Bien que j’ai côtoyé plusieurs des acteurs de Diogène et d’Ecoropa, je n’ai découvert cette histoire que dans les années 2000. « Collèges invisibles« , en effet ! A elle seule, la duplicité de ces gens dit beaucoup sur le sens de leur action.

Sous la plume d’auteurs prétendant décrire l’histoire du mouvement social, Rougemont passe maintenant pour un acteur de premier plan du « développement du mouvement écologiste« . Un éloge original pour l’un de ceux qui n’ont approché les écologistes que pour mieux les éliminer ! L’avantage de cette bien imprudente évocation est de permettre d’apprécier l’ensemble de ces écrits à leur juste valeur.

Un mot sur Jacques Delors

C’est un bon exemple d’entriste ayant beaucoup travaillé au naufrage de la nouvelle gauche écologiste suivant les recommandations des agences de la guerre psychologique. Membre de ces « collèges invisibles » tirant les ficelles dans le dos des acteurs du mouvement social, il avait même réussi à se glisser jusqu’à l’un de ceux-là (Jean Detton) pour capter des informations et tenter de l’abuser.

Le personnalisme détourné contre l’écologisme

Des auteurs nouveaux parlent de Denis de Rougemont comme d’un acteur de l’écologisme en s’appesantissant sur le passé personnaliste de celui-ci, comme si ceci pouvait expliquer cela. Curieusement, Ils oublient toujours sa remarquable carrière dans la machine de guerre du capitalisme en conquête mondiale.

Les thuriféraires de Denis de Rougemont ne veulent retenir que son engagement de jeunesse dans le personnalisme. Et d’en déduire que le personnalisme aurait inspiré l’écologisme, et autres choses tout aussi étonnantes… Avant même d’en discuter, observons que c’est faire bon marché des alertes, des travaux, des connaissances qui ont, de très loin, précédé le personnalisme des années trente et influencé les vocations écologistes à l’origine du mouvement. Le personnalisme ? Parce que des personnages s’en réclamant ont approché les écologistes, ou leur ont emprunté quelques tournures ? Et pourquoi pas le PSU rocardien de la « troisième voie » et de la « deuxième gauche« , les trotskystes de LO ou de la Ligue Communiste Révolutionnaire, les maoïstes de la Gauche Prolétarienne qui tous ont aussi participé d’une curieuse façon à l’histoire de l’écologisme ? Aux chercheurs en histoire contemporaine, je suggère de regarder du côté d’une catégorie oubliée : les personnes qui sont à l’origine du mouvement écologiste.

Le personnalisme ? Nous ne connaissions même pas son existence.

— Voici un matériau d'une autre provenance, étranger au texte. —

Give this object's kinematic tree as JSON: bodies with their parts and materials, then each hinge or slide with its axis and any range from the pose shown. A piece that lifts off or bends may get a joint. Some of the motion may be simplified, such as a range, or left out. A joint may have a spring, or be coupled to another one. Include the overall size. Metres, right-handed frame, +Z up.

Mais qu’est-ce que le personnalisme ?

Emmanuel Mounier est généralement présenté comme le principal inspirateur de ce courant. Première observation qui cadre mal avec une prétendue paternité du mouvement écologiste : le personnalisme est très anthropocentré. Comme l’indique son nom, il mesure tout à l’aune de la personne humaine.

Tenter d’intégrer le mouvement social et politique inspiré par la compréhension de l’ensemble vivant, de la communauté du vivant, à une réflexion axée sur la personne humaine, même s’il s’agit de réagir aux débordements catastrophiques de l’individualisme, est plutôt original. C’est un peu court pour ouvrir à l’écologie de la biosphère ! C’est probablement pourquoi le personnalisme a été choisi pour supplanter la culture du bien commun inspirée par le vivant, et son histoire.

Emmanuel Mounier est aussi le fondateur de la revue Esprit. Revue personnaliste, s’il en est. Esprit… un nom qui renseigne sur la nature et l’orientation de la pensée de Mounier. Car, pour lui et beaucoup d’autres personnalistes, l’ouverture sur la réalité passe par une spiritualité tout à fait classique : la personne, sa conscience et son engagement dans le monde, étant conditionnés par « la dimension verticale » de « la transcendance d’une relation à Dieu » (Jean Lacroix).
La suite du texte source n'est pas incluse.